TASK PROMPT: Copy every line that mentions the word "attach".
----- GIVEN DATA -----
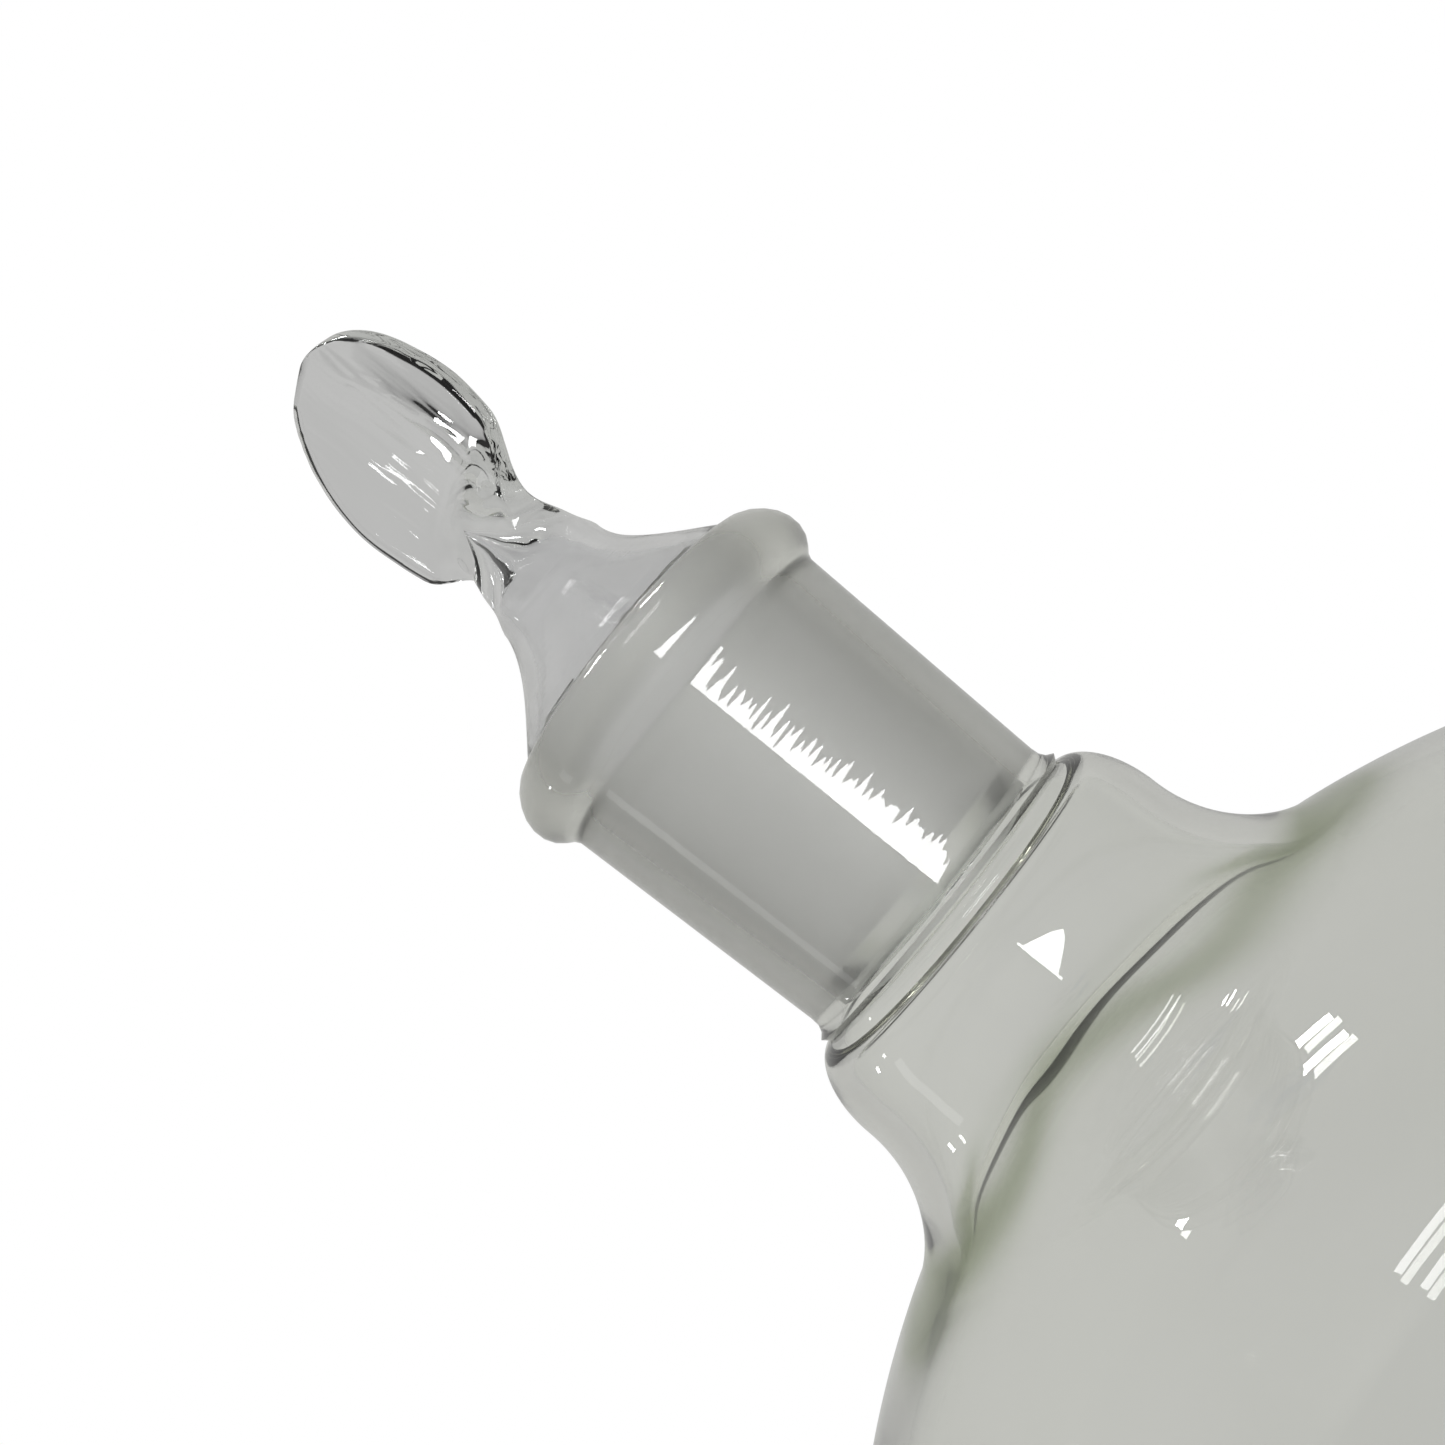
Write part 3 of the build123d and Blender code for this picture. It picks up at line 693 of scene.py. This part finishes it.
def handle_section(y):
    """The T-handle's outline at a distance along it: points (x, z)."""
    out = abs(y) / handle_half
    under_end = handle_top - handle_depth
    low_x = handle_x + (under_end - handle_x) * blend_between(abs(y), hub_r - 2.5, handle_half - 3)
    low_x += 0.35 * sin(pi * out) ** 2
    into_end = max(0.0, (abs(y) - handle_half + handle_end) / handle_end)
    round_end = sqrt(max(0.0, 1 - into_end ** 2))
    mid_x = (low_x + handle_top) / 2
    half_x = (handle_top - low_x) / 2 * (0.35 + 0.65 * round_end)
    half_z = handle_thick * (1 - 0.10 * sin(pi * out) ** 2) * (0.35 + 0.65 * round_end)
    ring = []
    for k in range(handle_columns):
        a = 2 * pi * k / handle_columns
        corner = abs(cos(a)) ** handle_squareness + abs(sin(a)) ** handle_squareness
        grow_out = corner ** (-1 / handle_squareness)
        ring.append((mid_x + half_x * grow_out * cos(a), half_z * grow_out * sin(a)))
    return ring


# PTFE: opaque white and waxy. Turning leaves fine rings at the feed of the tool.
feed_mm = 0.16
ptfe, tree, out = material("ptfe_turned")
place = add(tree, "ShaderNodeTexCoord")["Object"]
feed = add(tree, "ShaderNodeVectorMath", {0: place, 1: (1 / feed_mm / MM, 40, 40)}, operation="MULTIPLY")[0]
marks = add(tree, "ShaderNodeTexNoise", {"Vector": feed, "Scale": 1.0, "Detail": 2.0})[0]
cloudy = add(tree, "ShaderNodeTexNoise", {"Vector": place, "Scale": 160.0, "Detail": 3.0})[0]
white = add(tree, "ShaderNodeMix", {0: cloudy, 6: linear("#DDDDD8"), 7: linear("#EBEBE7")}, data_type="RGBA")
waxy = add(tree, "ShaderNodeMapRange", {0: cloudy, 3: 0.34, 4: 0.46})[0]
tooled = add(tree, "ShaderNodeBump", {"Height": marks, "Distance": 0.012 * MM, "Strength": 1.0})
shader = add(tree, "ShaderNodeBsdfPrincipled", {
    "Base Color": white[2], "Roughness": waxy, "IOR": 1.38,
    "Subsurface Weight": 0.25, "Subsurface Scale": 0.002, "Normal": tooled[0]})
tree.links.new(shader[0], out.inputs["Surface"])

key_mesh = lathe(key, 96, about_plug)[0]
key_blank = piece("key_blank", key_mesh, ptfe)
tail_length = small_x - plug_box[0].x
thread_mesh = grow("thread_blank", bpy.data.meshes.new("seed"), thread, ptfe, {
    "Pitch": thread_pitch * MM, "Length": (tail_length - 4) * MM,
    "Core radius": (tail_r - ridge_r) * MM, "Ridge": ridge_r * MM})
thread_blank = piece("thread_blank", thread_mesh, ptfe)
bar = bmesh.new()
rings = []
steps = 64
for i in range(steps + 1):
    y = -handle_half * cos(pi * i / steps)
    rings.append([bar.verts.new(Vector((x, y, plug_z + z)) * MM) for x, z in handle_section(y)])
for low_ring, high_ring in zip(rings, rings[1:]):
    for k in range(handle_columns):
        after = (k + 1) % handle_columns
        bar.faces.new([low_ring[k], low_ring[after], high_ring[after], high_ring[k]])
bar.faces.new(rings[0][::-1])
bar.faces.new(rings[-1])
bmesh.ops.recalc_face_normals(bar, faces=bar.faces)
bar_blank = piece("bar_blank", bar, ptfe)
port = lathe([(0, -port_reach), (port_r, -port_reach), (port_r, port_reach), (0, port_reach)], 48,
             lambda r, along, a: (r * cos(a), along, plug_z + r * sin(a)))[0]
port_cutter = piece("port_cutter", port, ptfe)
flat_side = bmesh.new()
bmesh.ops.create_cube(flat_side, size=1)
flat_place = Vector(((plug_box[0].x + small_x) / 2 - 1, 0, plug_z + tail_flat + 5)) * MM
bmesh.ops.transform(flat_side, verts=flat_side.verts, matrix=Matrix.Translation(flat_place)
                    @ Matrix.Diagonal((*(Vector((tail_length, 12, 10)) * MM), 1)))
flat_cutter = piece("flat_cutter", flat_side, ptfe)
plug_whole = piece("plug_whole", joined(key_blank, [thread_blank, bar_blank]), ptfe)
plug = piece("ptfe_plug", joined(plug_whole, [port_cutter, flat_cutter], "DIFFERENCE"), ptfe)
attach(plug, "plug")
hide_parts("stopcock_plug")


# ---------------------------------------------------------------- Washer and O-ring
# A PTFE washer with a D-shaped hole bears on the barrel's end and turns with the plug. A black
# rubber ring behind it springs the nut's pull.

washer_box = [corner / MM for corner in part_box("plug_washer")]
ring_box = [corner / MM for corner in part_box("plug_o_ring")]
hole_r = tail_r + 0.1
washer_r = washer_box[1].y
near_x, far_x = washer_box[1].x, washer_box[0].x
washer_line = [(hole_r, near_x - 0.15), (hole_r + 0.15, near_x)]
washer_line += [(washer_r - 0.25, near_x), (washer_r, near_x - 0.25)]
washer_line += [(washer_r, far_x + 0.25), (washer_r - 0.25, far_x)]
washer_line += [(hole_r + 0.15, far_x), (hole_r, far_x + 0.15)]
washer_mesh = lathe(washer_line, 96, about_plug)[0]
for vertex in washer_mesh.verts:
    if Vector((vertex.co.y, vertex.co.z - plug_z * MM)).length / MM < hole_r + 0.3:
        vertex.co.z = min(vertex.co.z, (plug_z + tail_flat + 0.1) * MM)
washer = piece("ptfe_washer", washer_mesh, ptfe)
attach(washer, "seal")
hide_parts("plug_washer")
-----
EXERCISE SOLUTION:
attach(plug, "plug")
attach(washer, "seal")